Fix question 133

Author: l3satwik

README.md

@@ -4277,14 +4277,14 @@ const myPromise = Promise.resolve(Promise.resolve('Promise!'));
 
 function funcOne() {
   myPromise.then(res => res).then(res => console.log(res));
-  setTimeout(() => console.log('Timeout!', 0));
+  setTimeout(() => console.log('Timeout!'), 0);
   console.log('Last line!');
 }
 
 async function funcTwo() {
   const res = await myPromise;
   console.log(await res);
-  setTimeout(() => console.log('Timeout!', 0));
+  setTimeout(() => console.log('Timeout!'), 0);
   console.log('Last line!');
 }
 
@@ -4302,7 +4302,7 @@ funcTwo();
 
 #### Answer: D
 
-First, we invoke `funcOne`. On the first line of `funcOne`, we call the `myPromise` promise, which is an _asynchronous_ operation. While the engine is busy completing the promise, it keeps on running the function `funcOne`. The next line is the _asynchronous_ `setTimeout` function, from which the callback is sent to the Web API. (see my article on the event loop here.)
+First, we invoke `funcOne`. On the first line of `funcOne`, we call the `myPromise` promise, which is an _asynchronous_ operation.

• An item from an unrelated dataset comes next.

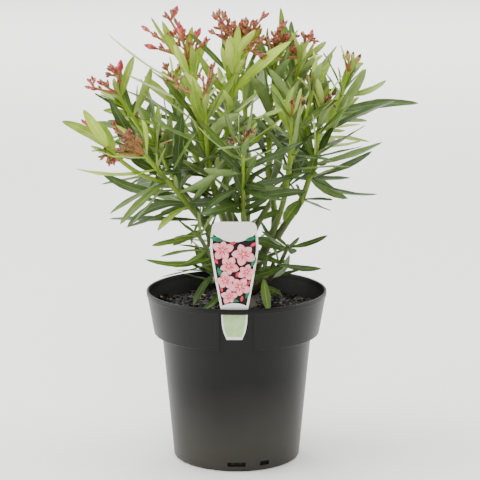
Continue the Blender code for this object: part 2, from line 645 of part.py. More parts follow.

While the engine is busy completing the promise, it keeps on running the function `funcOne`. The next line is the _asynchronous_ `setTimeout` function, from which the callback is sent to the Web API. (see my article on the event loop <a href="/service/https://dev.to/lydiahallie/javascript-visualized-event-loop-3dif">here</a>.)
 
 Both the promise and the timeout are asynchronous operations, the function keeps on running while it's busy completing the promise and handling the `setTimeout` callback. This means that `Last line!` gets logged first, since this is not an asynchonous operation. This is the last line of `funcOne`, the promise resolved, and `Promise!` gets logged. However, since we're invoking `funcTwo()`, the call stack isn't empty, and the callback of the `setTimeout` function cannot get added to the callstack yet.